**The problem**
Everything from the line containing "Write part 3" down to the line containing "piece.data.update()" is to be returned exactly; include both boundary lines and leave out all others.
== Stored rows
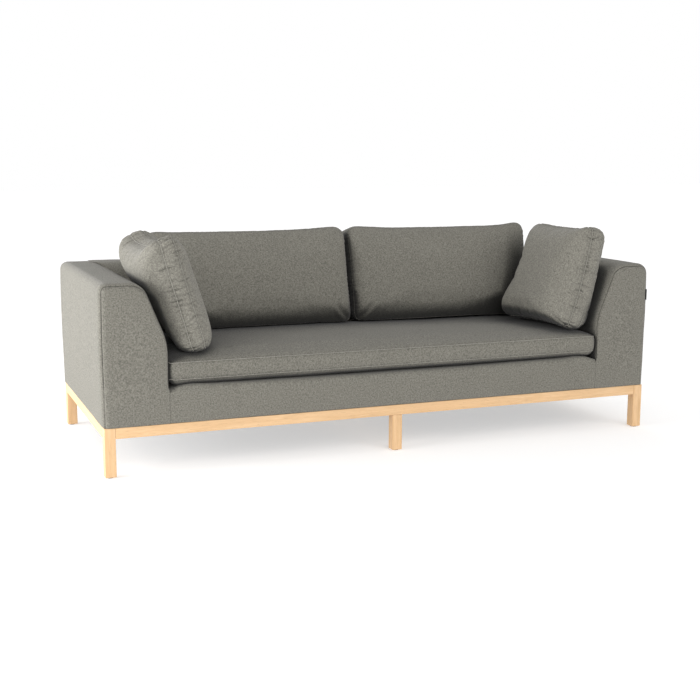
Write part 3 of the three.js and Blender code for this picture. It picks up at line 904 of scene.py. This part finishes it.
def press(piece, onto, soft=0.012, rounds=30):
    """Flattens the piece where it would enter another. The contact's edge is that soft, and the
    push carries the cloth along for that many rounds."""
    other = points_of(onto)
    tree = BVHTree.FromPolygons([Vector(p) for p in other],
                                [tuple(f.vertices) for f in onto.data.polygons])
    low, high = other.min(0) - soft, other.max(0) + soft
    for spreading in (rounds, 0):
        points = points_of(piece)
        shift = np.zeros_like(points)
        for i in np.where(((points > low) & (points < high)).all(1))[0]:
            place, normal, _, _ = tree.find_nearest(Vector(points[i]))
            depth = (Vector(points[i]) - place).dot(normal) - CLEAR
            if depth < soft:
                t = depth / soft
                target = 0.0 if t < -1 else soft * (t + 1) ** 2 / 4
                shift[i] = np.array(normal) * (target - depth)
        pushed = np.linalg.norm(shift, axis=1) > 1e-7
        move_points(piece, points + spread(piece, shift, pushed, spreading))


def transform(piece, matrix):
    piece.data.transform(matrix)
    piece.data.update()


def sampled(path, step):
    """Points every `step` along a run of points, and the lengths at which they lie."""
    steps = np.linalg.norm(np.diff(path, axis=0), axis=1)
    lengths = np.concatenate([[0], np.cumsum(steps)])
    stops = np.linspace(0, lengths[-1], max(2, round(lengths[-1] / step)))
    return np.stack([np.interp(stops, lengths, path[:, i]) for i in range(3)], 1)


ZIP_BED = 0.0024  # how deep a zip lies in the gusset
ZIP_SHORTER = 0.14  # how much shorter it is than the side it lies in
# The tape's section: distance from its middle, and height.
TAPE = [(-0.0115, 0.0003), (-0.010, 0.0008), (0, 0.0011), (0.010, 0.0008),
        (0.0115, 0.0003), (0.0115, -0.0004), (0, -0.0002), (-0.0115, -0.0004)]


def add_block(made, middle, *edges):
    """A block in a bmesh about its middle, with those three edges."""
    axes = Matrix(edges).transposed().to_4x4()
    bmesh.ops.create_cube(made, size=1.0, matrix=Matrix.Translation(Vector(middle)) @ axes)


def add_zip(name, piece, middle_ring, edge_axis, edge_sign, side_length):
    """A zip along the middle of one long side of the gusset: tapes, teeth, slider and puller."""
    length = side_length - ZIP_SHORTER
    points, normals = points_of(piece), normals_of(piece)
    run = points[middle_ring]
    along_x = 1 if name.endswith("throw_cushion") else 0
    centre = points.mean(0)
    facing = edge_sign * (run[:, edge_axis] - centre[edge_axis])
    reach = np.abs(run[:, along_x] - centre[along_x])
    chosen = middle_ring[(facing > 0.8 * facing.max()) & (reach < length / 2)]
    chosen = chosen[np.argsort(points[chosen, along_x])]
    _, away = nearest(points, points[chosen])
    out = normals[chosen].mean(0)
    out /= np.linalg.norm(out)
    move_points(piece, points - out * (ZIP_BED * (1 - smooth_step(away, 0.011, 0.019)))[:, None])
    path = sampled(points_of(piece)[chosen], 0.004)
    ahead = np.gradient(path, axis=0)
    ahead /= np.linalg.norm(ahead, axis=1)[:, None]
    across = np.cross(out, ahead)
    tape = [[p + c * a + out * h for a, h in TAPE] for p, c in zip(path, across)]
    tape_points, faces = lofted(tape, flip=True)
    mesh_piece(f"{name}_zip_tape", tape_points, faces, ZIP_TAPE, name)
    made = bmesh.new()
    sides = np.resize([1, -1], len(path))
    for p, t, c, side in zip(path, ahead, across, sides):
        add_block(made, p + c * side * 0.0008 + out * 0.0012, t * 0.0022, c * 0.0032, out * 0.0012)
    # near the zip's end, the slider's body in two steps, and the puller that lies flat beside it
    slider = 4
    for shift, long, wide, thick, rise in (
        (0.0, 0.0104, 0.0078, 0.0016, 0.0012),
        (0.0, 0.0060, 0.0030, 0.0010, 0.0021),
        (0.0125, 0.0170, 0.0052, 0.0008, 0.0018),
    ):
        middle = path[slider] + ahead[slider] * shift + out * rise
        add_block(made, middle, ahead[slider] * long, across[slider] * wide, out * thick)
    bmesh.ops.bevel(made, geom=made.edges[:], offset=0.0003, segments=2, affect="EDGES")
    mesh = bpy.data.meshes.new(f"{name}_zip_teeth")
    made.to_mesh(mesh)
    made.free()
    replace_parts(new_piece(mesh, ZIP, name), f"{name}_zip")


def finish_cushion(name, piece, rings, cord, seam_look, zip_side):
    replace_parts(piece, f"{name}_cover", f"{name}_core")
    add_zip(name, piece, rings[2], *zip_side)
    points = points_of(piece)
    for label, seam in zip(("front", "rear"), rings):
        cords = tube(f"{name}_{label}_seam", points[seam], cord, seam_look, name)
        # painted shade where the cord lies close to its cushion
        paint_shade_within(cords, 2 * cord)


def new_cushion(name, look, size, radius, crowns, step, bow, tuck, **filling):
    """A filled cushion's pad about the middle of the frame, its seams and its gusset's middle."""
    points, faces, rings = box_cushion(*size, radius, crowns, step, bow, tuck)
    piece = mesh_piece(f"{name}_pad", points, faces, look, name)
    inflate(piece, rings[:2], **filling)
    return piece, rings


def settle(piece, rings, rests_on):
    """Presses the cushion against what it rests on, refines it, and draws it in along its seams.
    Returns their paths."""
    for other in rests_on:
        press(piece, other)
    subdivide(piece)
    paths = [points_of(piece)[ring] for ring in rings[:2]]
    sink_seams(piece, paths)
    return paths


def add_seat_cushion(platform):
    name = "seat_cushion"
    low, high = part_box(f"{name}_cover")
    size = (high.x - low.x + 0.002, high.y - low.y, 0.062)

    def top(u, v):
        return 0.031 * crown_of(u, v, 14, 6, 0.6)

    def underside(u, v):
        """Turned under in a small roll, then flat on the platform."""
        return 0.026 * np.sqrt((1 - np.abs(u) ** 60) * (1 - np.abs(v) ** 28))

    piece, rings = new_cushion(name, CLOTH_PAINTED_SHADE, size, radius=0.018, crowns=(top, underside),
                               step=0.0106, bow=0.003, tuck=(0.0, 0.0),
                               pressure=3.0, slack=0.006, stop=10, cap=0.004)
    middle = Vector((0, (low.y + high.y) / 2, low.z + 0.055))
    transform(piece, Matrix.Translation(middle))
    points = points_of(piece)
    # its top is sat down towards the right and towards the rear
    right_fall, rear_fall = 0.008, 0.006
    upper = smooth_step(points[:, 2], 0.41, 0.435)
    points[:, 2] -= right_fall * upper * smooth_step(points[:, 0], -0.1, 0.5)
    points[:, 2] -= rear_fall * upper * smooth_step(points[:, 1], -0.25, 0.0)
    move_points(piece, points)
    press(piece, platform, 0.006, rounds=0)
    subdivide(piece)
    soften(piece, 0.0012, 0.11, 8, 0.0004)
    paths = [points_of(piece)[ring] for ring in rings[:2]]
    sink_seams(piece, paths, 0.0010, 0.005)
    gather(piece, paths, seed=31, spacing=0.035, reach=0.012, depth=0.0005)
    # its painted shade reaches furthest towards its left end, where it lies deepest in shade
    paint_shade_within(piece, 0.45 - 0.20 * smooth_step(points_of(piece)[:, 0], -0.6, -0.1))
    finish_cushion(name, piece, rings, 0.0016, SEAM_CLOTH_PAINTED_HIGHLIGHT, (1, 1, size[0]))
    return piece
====
== Stored rows
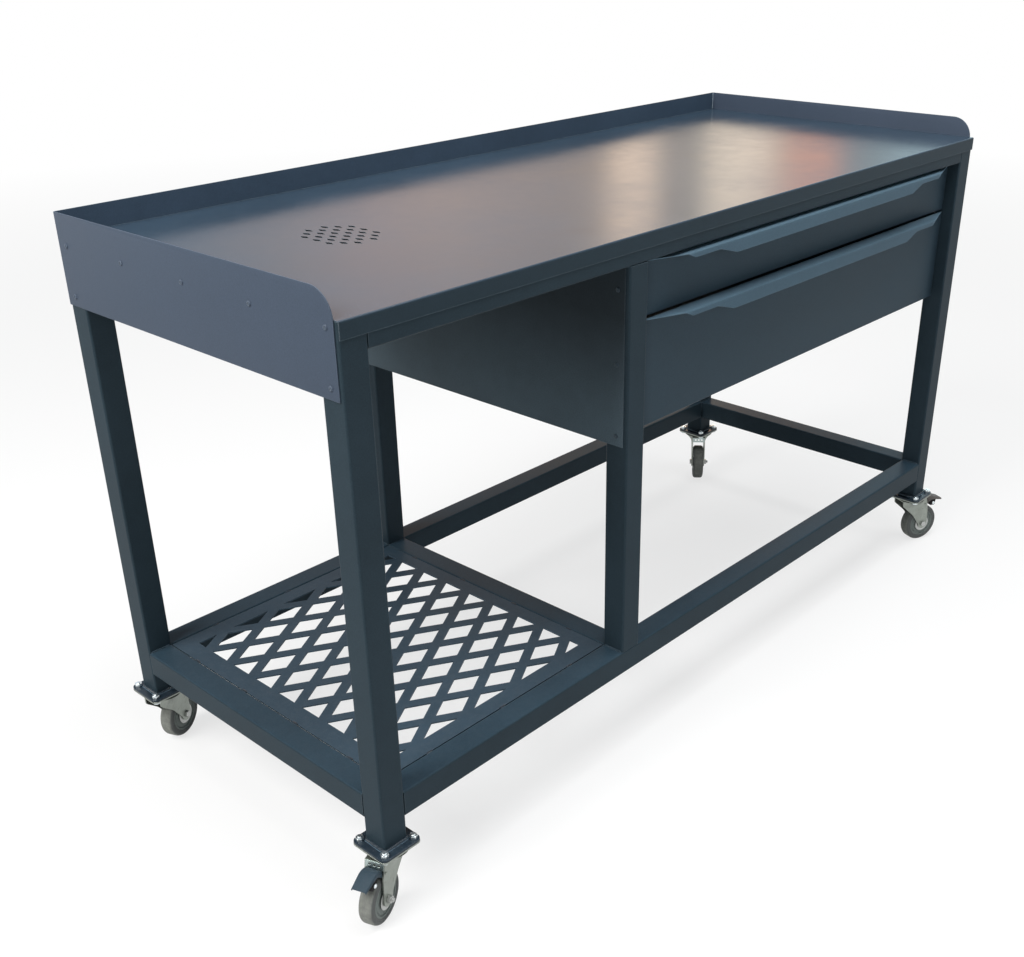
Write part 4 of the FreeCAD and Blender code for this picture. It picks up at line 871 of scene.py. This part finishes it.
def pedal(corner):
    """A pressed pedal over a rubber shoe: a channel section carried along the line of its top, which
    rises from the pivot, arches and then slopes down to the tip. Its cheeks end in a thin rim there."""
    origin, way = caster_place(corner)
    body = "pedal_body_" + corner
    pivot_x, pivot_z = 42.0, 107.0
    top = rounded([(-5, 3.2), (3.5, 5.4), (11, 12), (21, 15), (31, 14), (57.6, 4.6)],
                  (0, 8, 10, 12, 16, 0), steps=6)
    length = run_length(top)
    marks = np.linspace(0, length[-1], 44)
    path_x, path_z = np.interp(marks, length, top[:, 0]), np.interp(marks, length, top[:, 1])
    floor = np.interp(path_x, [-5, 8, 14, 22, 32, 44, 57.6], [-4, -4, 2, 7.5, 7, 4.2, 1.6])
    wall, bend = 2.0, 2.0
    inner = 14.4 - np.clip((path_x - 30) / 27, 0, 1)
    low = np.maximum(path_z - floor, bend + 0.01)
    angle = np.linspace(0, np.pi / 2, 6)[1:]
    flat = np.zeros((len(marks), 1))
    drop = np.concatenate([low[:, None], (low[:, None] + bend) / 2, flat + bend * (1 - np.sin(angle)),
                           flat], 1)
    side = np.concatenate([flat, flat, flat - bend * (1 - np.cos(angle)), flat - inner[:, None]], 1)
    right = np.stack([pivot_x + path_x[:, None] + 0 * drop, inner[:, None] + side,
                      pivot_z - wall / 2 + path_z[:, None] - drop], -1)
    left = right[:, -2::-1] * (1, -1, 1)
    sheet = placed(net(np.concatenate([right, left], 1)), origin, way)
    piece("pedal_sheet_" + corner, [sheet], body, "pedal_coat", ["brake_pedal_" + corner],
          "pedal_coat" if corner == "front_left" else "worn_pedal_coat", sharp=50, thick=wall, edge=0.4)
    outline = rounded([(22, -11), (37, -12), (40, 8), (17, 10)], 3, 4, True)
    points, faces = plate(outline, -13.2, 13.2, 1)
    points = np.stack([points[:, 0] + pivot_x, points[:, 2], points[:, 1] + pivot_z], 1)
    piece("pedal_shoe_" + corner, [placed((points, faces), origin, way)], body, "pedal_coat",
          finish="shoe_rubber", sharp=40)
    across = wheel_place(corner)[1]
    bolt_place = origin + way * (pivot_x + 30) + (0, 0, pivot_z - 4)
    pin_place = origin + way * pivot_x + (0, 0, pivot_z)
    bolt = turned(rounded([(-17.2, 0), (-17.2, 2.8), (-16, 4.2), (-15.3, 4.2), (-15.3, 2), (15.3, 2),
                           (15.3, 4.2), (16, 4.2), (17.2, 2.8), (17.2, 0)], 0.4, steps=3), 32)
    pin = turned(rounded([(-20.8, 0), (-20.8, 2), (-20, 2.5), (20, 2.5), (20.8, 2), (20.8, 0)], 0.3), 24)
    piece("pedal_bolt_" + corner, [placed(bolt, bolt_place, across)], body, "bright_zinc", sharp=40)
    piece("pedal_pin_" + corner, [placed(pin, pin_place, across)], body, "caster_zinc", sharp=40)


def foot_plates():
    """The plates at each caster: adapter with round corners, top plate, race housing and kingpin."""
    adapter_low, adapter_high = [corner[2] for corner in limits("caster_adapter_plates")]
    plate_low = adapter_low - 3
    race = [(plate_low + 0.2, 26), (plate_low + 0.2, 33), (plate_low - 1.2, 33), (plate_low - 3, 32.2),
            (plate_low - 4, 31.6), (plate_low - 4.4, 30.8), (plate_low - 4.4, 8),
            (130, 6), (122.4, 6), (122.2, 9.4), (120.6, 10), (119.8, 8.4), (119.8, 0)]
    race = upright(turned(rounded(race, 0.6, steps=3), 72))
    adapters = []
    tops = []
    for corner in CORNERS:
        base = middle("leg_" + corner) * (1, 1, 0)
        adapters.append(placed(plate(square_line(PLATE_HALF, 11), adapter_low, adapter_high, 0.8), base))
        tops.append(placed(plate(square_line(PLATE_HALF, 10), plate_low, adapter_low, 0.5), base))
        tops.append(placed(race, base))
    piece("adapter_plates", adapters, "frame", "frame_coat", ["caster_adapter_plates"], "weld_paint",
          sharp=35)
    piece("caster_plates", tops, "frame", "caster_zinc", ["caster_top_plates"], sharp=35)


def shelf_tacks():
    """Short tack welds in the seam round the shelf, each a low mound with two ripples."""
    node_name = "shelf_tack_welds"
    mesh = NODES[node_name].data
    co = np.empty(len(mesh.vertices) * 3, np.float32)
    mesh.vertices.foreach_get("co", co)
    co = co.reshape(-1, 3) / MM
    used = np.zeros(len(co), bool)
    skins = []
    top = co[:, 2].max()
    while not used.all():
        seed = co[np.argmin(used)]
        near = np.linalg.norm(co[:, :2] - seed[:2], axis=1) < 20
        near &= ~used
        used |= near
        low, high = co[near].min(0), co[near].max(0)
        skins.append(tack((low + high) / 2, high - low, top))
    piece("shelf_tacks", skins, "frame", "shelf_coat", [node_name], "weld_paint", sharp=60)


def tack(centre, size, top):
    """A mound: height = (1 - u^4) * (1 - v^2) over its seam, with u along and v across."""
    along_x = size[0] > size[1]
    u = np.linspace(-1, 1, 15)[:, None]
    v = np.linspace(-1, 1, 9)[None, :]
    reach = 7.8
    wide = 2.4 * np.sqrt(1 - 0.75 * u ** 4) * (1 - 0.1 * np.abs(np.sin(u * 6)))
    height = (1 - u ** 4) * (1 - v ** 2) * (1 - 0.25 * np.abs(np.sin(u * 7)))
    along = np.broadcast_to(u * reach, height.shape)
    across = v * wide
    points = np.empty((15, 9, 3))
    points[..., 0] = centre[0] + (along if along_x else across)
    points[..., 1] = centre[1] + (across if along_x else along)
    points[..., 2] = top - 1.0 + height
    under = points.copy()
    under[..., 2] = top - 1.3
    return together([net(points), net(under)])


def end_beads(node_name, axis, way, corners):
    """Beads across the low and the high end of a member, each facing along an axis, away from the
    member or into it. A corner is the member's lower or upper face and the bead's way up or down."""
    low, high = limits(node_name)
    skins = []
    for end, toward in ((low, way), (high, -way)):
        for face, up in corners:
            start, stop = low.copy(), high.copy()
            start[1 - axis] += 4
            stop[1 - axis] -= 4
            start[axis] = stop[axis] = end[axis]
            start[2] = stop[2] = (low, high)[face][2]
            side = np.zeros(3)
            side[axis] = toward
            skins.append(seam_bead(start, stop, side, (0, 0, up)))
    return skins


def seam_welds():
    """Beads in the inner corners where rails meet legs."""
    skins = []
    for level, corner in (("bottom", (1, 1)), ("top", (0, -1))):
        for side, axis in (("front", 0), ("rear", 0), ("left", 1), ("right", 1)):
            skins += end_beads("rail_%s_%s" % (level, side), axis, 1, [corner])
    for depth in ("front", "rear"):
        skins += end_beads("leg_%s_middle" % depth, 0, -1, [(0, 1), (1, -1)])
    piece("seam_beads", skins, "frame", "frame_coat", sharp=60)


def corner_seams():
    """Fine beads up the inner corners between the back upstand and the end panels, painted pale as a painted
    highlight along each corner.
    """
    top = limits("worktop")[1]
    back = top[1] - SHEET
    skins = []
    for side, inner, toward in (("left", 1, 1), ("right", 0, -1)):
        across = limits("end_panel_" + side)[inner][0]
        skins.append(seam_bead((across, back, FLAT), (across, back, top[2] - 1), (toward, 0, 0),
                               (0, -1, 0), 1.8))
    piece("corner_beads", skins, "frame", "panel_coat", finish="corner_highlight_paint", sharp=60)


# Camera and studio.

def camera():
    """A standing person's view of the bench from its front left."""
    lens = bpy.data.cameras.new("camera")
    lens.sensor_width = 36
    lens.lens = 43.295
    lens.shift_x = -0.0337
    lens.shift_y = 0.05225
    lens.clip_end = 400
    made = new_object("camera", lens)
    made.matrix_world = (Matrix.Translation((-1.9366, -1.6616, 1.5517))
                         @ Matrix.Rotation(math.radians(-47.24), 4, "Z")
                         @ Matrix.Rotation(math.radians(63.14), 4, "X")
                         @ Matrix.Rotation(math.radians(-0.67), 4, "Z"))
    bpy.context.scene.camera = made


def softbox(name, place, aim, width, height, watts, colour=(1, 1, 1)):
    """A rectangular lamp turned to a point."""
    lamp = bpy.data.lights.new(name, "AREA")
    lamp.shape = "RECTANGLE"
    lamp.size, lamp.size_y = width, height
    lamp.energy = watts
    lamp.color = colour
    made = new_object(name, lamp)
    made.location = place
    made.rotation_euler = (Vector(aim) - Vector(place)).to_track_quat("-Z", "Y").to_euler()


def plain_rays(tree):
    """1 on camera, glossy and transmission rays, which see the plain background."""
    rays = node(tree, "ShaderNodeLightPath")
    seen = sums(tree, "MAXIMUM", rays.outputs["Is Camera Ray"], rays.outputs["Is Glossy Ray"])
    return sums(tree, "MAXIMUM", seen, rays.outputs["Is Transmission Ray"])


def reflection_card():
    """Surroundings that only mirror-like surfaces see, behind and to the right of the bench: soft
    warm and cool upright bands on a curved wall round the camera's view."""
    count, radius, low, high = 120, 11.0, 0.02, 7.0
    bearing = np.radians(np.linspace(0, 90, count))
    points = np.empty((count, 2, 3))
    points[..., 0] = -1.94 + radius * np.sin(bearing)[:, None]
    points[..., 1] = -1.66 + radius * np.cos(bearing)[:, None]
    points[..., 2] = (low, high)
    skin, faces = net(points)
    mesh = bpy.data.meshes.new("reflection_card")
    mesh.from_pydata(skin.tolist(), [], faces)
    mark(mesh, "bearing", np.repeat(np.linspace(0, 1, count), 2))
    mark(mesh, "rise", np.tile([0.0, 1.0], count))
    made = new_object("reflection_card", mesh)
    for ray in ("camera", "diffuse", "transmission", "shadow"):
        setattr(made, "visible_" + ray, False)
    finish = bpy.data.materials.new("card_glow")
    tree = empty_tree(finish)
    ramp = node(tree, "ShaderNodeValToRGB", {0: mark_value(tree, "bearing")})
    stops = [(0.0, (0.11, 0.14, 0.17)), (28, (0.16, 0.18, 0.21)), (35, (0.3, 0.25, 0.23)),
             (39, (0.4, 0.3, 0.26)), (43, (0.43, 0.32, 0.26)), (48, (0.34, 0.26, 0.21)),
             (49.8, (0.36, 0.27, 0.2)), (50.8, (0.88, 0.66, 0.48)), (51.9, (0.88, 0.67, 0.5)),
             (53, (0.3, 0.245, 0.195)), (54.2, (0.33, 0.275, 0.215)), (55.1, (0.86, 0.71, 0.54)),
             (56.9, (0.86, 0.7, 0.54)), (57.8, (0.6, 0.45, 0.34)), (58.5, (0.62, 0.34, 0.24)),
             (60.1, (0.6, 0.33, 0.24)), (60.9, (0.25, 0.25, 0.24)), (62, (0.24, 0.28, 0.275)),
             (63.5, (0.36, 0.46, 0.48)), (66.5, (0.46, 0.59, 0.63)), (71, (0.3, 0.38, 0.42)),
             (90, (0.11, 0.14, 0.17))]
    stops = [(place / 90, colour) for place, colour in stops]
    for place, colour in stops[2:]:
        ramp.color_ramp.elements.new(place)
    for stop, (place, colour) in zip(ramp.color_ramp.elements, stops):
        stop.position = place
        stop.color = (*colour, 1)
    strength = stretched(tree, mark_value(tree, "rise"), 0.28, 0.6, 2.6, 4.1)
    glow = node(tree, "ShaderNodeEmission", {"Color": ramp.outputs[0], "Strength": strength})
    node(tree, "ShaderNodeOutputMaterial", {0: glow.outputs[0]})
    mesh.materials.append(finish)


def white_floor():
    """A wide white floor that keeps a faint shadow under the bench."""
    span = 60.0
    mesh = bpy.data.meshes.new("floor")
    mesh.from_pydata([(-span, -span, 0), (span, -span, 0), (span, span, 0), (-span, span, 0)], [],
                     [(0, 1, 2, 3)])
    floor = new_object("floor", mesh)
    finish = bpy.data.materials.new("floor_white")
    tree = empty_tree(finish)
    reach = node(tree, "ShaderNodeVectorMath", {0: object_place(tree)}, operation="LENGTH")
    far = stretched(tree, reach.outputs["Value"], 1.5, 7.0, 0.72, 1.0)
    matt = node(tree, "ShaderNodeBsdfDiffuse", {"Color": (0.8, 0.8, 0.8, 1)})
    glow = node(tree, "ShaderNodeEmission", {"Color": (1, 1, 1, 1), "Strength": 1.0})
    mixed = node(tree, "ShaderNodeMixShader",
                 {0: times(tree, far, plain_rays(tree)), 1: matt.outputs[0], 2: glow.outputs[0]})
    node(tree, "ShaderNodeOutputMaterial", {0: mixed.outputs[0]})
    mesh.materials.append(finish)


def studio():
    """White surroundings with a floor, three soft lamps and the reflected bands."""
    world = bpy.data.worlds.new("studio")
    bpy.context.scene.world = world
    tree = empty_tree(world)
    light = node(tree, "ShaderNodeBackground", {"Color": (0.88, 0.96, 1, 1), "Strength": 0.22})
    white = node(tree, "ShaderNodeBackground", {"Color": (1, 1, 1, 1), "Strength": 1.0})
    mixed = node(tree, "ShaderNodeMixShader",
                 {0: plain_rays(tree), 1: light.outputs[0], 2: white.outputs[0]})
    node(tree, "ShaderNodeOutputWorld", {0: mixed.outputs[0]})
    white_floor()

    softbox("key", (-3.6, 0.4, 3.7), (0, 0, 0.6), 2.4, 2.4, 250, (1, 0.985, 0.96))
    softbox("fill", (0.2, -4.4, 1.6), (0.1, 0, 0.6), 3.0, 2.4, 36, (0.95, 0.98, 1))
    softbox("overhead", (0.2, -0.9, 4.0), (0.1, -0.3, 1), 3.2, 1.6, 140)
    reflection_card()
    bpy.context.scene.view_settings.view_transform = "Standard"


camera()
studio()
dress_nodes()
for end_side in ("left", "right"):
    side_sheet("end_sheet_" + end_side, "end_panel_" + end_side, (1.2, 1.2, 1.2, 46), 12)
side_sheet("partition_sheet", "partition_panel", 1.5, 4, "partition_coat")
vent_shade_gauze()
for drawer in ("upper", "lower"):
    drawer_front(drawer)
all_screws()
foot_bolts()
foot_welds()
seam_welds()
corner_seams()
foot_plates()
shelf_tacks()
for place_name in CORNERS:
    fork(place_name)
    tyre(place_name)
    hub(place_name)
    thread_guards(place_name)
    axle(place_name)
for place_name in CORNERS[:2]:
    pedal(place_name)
====
== Stored rows
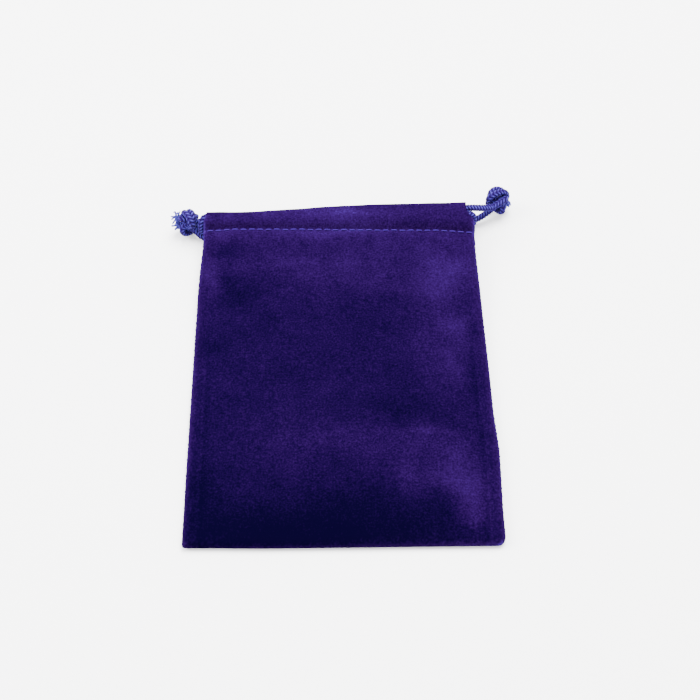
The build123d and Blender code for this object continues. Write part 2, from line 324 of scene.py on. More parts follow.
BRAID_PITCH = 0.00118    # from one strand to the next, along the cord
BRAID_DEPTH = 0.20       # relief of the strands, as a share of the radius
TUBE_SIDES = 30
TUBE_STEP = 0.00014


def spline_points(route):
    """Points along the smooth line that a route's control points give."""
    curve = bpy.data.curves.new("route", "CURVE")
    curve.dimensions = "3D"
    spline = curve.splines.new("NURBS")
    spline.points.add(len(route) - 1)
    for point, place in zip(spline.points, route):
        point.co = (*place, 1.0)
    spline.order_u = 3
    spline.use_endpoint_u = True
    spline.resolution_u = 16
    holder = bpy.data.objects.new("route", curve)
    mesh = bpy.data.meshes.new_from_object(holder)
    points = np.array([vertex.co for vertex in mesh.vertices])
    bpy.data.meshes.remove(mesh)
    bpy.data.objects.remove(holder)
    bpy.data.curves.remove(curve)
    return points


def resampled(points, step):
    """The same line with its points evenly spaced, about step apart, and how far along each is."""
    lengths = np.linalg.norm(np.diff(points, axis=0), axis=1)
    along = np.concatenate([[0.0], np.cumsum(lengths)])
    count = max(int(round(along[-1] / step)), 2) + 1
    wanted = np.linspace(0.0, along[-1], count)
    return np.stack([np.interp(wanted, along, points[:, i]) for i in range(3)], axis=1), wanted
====
**Exercise response**
Write part 3 of the three.js and Blender code for this picture. It picks up at line 904 of scene.py. This part finishes it.
def press(piece, onto, soft=0.012, rounds=30):
    """Flattens the piece where it would enter another. The contact's edge is that soft, and the
    push carries the cloth along for that many rounds."""
    other = points_of(onto)
    tree = BVHTree.FromPolygons([Vector(p) for p in other],
                                [tuple(f.vertices) for f in onto.data.polygons])
    low, high = other.min(0) - soft, other.max(0) + soft
    for spreading in (rounds, 0):
        points = points_of(piece)
        shift = np.zeros_like(points)
        for i in np.where(((points > low) & (points < high)).all(1))[0]:
            place, normal, _, _ = tree.find_nearest(Vector(points[i]))
            depth = (Vector(points[i]) - place).dot(normal) - CLEAR
            if depth < soft:
                t = depth / soft
                target = 0.0 if t < -1 else soft * (t + 1) ** 2 / 4
                shift[i] = np.array(normal) * (target - depth)
        pushed = np.linalg.norm(shift, axis=1) > 1e-7
        move_points(piece, points + spread(piece, shift, pushed, spreading))


def transform(piece, matrix):
    piece.data.transform(matrix)
    piece.data.update()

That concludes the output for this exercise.